South Carolina Gov. Nikki Haley (R) told reporters Saturday morning that she had just finished talking to Perry and told him it was a "great choice" to announce in her state.

"[I] advised him to make sure he's spoken to every corner of the state and not just the GOP groups, and that he would find South Carolina very welcoming," she said.

Perry's decision has taken some attention away from the Ames Straw Poll, the most important political event for Iowa Republicans during the summer campaign season. While some political strategists have questioned the wisdom of potentially offending voters there, Haley praised his strategy.

"I think his timing was brilliant," she said. "I think to turn around and do this the same day you've got an Ames Iowa Poll really just lets us all know it's game-on time for all the candidates, and I love that."

Hayley said she will endorse a GOP candidate before the South Carolina primary.

During her speech to the attendees, Haley tried to address any qualms Republicans may have about the 2012 GOP field, playing up the importance of beating Obama and the importance of focusing on policy issues in the upcoming election.

"This presidential election is probably the most important we have ever had," she said. "Someone was talking to me the other day and he said, 'I'm just not excited about the Republican candidates.' And I said, 'Are you kidding? I'm excited about the issues we have to discuss.' We've got great issues. We've got great candidates. The combination is magical because you're going against a president who has failed."

A major focus of Haley's speech focused on taking on labor unions, a battle she encouraged the attendees to elevate in the 2012 election.
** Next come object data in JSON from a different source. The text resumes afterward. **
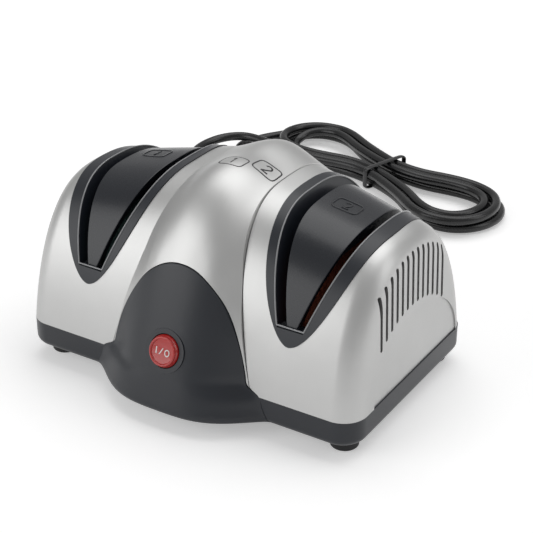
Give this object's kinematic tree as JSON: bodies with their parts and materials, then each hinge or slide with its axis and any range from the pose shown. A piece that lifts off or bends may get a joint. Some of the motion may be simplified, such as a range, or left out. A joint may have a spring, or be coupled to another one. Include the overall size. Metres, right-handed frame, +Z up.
{
  "type": "electric knife sharpener",
  "caption": "Bench-top electric knife sharpener with leaning blade slots over spring-backed grinding wheels, a centre motor, a push button and a tied mains cord.",
  "frame": {"origin": "on the floor, under the middle of the body without its cord", "axes": "+X towards the right-hand station, -Y towards the push button at the front, +Z up"},
  "size_m": [0.2891, 0.3967, 0.1233],
  "materials": {
    "silver_paint": "satin metallic paint",
    "slate_plastic": "satin",
    "guide_plastic": "semi-gloss",
    "red_button": "gloss",
    "black_plastic": "satin",
    "black_rubber": "satin",
    "steel": "satin",
    "copper": "enamelled",
    "brass": "satin",
    "carbon": "matt",
    "coarse_grit": "gritty",
    "fine_grit": "gritty",
    "board_green": "satin",
    "lead_red": "satin"
  },
  "bodies": {
    "housing": {"base_housing": "slate_plastic", "board_components": "black_plastic", "board_screws": "steel", "brush_holders": "black_plastic", "button_collar": "slate_plastic", "button_spring": "steel", "centre_cover": "silver_paint", "clamp_screws": "steel", "cord_clamp": "black_plastic", "cord_hank": "black_rubber", "cord_tail": "black_rubber", "cord_tie": "black_rubber", "cradle_screws": "steel", "housing_screws": "steel", "left_bearing_block": "black_plastic", "left_guide": "guide_plastic", "left_shell": "silver_paint", "left_surround": "slate_plastic", "left_wheel_spring": "steel", "mains_lead": "black_rubber", "motor_brushes": "carbon", "motor_bushings": "brass", "motor_can": "steel", "motor_cap_left": "black_plastic", "motor_cap_right": "black_plastic", "motor_cradle": "black_plastic", "motor_magnets": "steel", "outer_bushings": "brass", "plug_blades": "brass", "plug_body": "black_plastic", "power_cord": "black_rubber", "rectifier_board": "board_green", "right_bearing_block": "black_plastic", "right_guide": "guide_plastic", "right_shell": "silver_paint", "right_surround": "slate_plastic", "right_wheel_spring": "steel", "rubber_feet": "black_rubber", "strain_relief": "black_plastic", "switch_body": "black_plastic", "switch_leads": "lead_red", "switch_terminals": "brass"},
    "rotor": {"drive_shaft": "steel", "armature_core": "steel", "armature_windings": "copper", "commutator": "copper", "cooling_fan": "black_plastic", "shaft_clips": "steel"},
    "button": {"power_button": "red_button"},
    "left_outer_wheel": {"left_coarse_wheel_outer": "coarse_grit"},
    "left_inner_wheel": {"left_coarse_wheel_inner": "coarse_grit"},
    "right_outer_wheel": {"right_fine_wheel_outer": "fine_grit"},
    "right_inner_wheel": {"right_fine_wheel_inner": "fine_grit"}
  },
  "joints": [
    {"name": "rotor_spin", "type": "hinge", "parent": "housing", "child": "rotor", "pos_m": [0, 0.00413, 0.0575], "axis": [1, 0, 0], "continuous": true},
    {"name": "left_outer_wheel_float", "type": "slide", "parent": "rotor", "child": "left_outer_wheel", "axis": [1, 0, 0], "range_m": [0, 0.0008], "stiffness_N_per_m": 1500, "springref_m": -0.0006, "deforming": ["left_wheel_spring"]},
    {"name": "left_inner_wheel_float", "type": "slide", "parent": "rotor", "child": "left_inner_wheel", "axis": [-1, 0, 0], "range_m": [0, 0.0008], "stiffness_N_per_m": 1500, "springref_m": -0.0006},
    {"name": "right_outer_wheel_float", "type": "slide", "parent": "rotor", "child": "right_outer_wheel", "axis": [-1, 0, 0], "range_m": [0, 0.0008], "stiffness_N_per_m": 1500, "springref_m": -0.0006, "deforming": ["right_wheel_spring"]},
    {"name": "right_inner_wheel_float", "type": "slide", "parent": "rotor", "child": "right_inner_wheel", "axis": [1, 0, 0], "range_m": [0, 0.0008], "stiffness_N_per_m": 1500, "springref_m": -0.0006},
    {"name": "button_press", "type": "slide", "parent": "housing", "child": "button", "axis": [0, 0.9434, -0.3316], "range_m": [0, 0.0025], "stiffness_N_per_m": 500, "springref_m": -0.002, "deforming": ["button_spring"]}
  ]
}
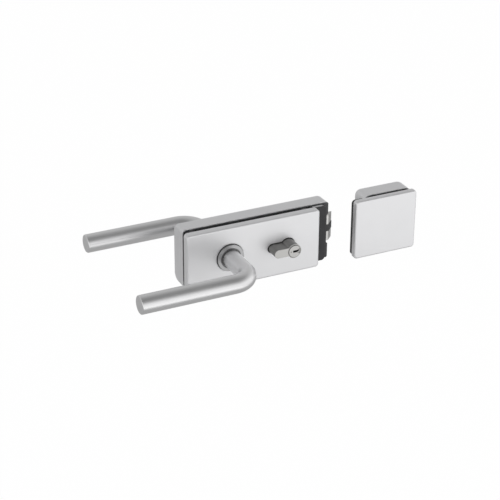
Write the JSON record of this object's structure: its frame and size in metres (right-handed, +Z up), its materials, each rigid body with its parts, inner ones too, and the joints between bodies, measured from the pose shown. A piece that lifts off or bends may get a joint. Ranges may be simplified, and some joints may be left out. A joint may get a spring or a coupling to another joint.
{
  "type": "glass door lever lockset",
  "caption": "Lever lockset for a glass door: clamped lock case with two round bar levers, profile cylinder, latch and dead bolt, and its separate strike box.",
  "frame": {"origin": "the spindle's axis where it crosses the rear gasket's glass face", "axes": "+X towards the latch and the strike, +Y from the front side to the rear side through the glass, +Z up"},
  "size_m": [0.3738, 0.1812, 0.0732],
  "materials": {
    "satin_steel": "satin brushed stainless steel",
    "lever_steel": "fine brushed stainless steel",
    "plate_steel": "black coated steel",
    "case_steel": "zinc plated steel",
    "black_rubber": "matt black rubber",
    "black_plastic": "matt black plastic",
    "nickel": "satin nickel on brass",
    "screw_steel": "plain steel"
  },
  "bodies": {
    "lock_and_strike": {"front_cover": "satin_steel", "front_clamp_plate": "plate_steel", "front_gasket": "black_rubber", "front_collar": "satin_steel", "clamp_screws": "screw_steel", "clamp_sleeves": "black_plastic", "rear_gasket": "black_rubber", "base_plate": "plate_steel", "lock_case": "case_steel", "case_lid": "case_steel", "lid_screws": "screw_steel", "lid_corner_screw": "screw_steel", "forend": "black_plastic", "forend_screws": "screw_steel", "edge_block": "black_plastic", "edge_bracket": "screw_steel", "stop_gasket": "black_rubber", "edge_screws": "screw_steel", "rear_cover": "satin_steel", "rear_collar": "satin_steel", "cover_screws": "screw_steel", "cylinder_body": "nickel", "cylinder_screw": "screw_steel", "latch_spring": "screw_steel", "return_spring": "screw_steel", "strike_front_cover": "satin_steel", "strike_front_plate": "plate_steel", "strike_front_gasket": "black_rubber", "strike_stop_pad": "black_rubber", "strike_rear_gasket": "black_rubber", "strike_base_plate": "plate_steel", "strike_keeper": "black_plastic", "strike_keeper_screws": "screw_steel", "strike_clamp_screws": "screw_steel", "strike_clamp_sleeves": "black_plastic", "strike_cover_screws": "screw_steel", "strike_rear_cover": "satin_steel"},
    "lever_set": {"front_lever": "lever_steel", "rear_lever": "lever_steel", "spindle": "screw_steel", "lever_grub_screws": "screw_steel", "follower": "case_steel"},
    "latch": {"latch_bolt": "nickel", "latch_insert": "black_plastic", "latch_tail": "case_steel"},
    "key_core": {"front_plug": "nickel", "cylinder_cam": "screw_steel"},
    "rear_core": {"rear_plug": "nickel"},
    "bolt": {"dead_bolt": "nickel"}
  },
  "joints": [
    {"name": "lever_turn", "type": "hinge", "parent": "lock_and_strike", "child": "lever_set", "pos_m": [0, 0, 0], "axis": [0, -1, 0], "range_deg": [0, 32], "stiffness_Nm_per_rad": 1, "springref_deg": -57.3, "deforming": ["return_spring"]},
    {"name": "latch_slide", "type": "slide", "parent": "lock_and_strike", "child": "latch", "axis": [-1, 0, 0], "range_m": [0, 0.0117], "deforming": ["latch_spring"]},
    {"name": "key_turn", "type": "hinge", "parent": "lock_and_strike", "child": "key_core", "pos_m": [0.072, 0, 0], "axis": [0, -1, 0], "range_deg": [0, 360]},
    {"name": "rear_key_turn", "type": "hinge", "parent": "lock_and_strike", "child": "rear_core", "pos_m": [0.072, 0, 0], "axis": [0, -1, 0], "range_deg": [0, 360]},
    {"name": "bolt_throw", "type": "slide", "parent": "lock_and_strike", "child": "bolt", "axis": [1, 0, 0], "range_m": [0, 0.0118]}
  ],
  "couplings": [
    {"joint": "latch_slide", "follows": "lever_turn", "m_per_rad": 0.020735},
    {"joint": "bolt_throw", "follows": "key_turn", "m_per_rad": 0.0018303}
  ]
}
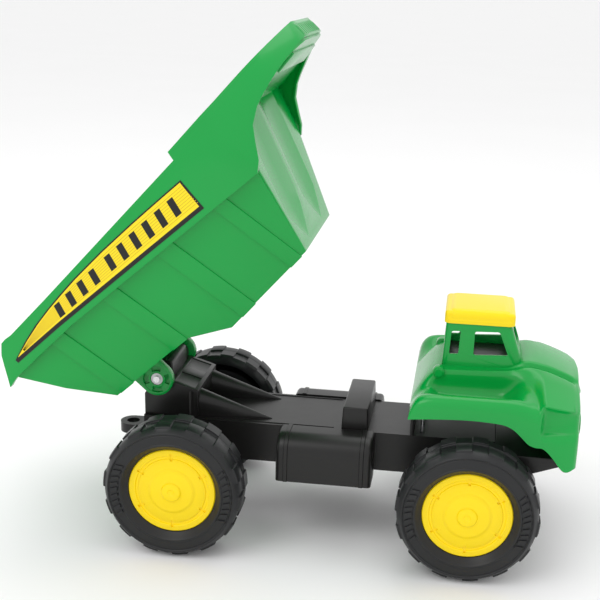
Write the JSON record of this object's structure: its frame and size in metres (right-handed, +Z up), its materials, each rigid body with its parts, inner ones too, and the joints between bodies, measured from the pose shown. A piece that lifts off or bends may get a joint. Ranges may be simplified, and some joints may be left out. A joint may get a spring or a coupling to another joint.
{
  "type": "toy dump truck",
  "caption": "Free-rolling toy dump truck with a tilting open bed, fixed cab, flat deck, side tanks and a rear tow eye.",
  "frame": {"origin": "middle of the bounding box's bottom, on the ground under the truck, bed raised", "axes": "+X forward, +Y the truck's left, +Z up"},
  "size_m": [0.4194, 0.2042, 0.3866],
  "materials": {
    "green_plastic": "glossy moulded polypropylene, dyed through",
    "yellow_plastic": "glossy moulded plastic",
    "black_plastic": "satin moulded plastic",
    "tyre_plastic": "satin hard plastic tyre",
    "bright_steel": "drawn steel rod",
    "zinc_steel": "zinc plated spring steel",
    "decal_film": "printed vinyl film"
  },
  "bodies": {
    "chassis": {"chassis_deck": "black_plastic", "hinge_tower": "black_plastic", "rear_axle_beam": "black_plastic", "front_axle_beam": "black_plastic", "cab_bracket": "black_plastic", "tow_hitch": "black_plastic", "bed_rest_block": "black_plastic", "side_tank_left": "black_plastic", "side_tank_right": "black_plastic", "cab_body": "green_plastic", "cab_glasshouse": "green_plastic", "cab_roof": "yellow_plastic", "cab_screws": "zinc_steel", "front_axle": "bright_steel", "rear_axle": "bright_steel", "axle_push_nuts": "zinc_steel", "hinge_pin": "bright_steel", "hinge_push_nuts": "zinc_steel"},
    "dump_bed_body": {"dump_bed": "green_plastic", "bed_decal_left": "decal_film", "bed_decal_right": "decal_film"},
    "wheel_front_left": {"tyre_front_left": "tyre_plastic", "hub_disc_front_left": "yellow_plastic"},
    "wheel_front_right": {"tyre_front_right": "tyre_plastic", "hub_disc_front_right": "yellow_plastic"},
    "wheel_rear_left": {"tyre_rear_left": "tyre_plastic", "hub_disc_rear_left": "yellow_plastic"},
    "wheel_rear_right": {"tyre_rear_right": "tyre_plastic", "hub_disc_rear_right": "yellow_plastic"}
  },
  "joints": [
    {"name": "bed_tilt", "type": "hinge", "parent": "chassis", "child": "dump_bed_body", "pos_m": [-0.1117, 0, 0.1185], "axis": [0, 1, 0], "range_deg": [0, 48.5]},
    {"name": "wheel_front_left_spin", "type": "hinge", "parent": "chassis", "child": "wheel_front_left", "pos_m": [0.1322, 0.0802, 0.0526], "axis": [0, 1, 0], "continuous": true},
    {"name": "wheel_front_right_spin", "type": "hinge", "parent": "chassis", "child": "wheel_front_right", "pos_m": [0.1322, -0.0802, 0.0526], "axis": [0, 1, 0], "continuous": true},
    {"name": "wheel_rear_left_spin", "type": "hinge", "parent": "chassis", "child": "wheel_rear_left", "pos_m": [-0.0858, 0.0802, 0.0526], "axis": [0, 1, 0], "continuous": true},
    {"name": "wheel_rear_right_spin", "type": "hinge", "parent": "chassis", "child": "wheel_rear_right", "pos_m": [-0.0858, -0.0802, 0.0526], "axis": [0, 1, 0], "continuous": true}
  ]
}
The National Labor Relations Board (NLRB) alleged that Boeing illegally shifted work from Washington state to South Carolina in order to build a new factory employing non-union workers.

Haley has vocally supported Boeing in the matter and gone after the labor unions. Unions had sued Hayley for her anti-union statements, but a judge ruled in the governor's favor this week, saying federal labor laws don't prohibit "the expression of political animosity toward unions."

"There was a time when we needed them. We don't need them anymore," she said of unions. "They're trying to be relevant, and they're not. So what happened? The unions sued me. They told me I was talking too much smack about them, and I told them, if they quit giving me reason, I'll quit talking about it."

She praised the judge who ruled in her favor, saying the case showed "why conservative judges matter."

"[Boeing is] fighting the fight for every company in this country," she said. "I am fighting the fight for every governor in this country. And Boeing and I are committed. I don't want any governor to go through this fight, and they don't want any other company to go through this fight. We're going to fight, and we're going to win, and this will never happen again."

When an attendee asked her how they could help fight for Boeing, she encouraged activists to ask every presidential candidate where they stand on the issue, in order to draw a contrast with President Obama.

Despite her heavy focus on corporations in her speech, she wasn't willing to go so far as former Gov. Mitt Romney (R-Mass.), who received significant attention recently for saying that "corporations are people too."

"I think that his intentions were good," she told reporters. "He was just trying to say we need to think about businesses, we need to think about people. I think that someone took it the wrong way and the press is having a field day with it. It will pass."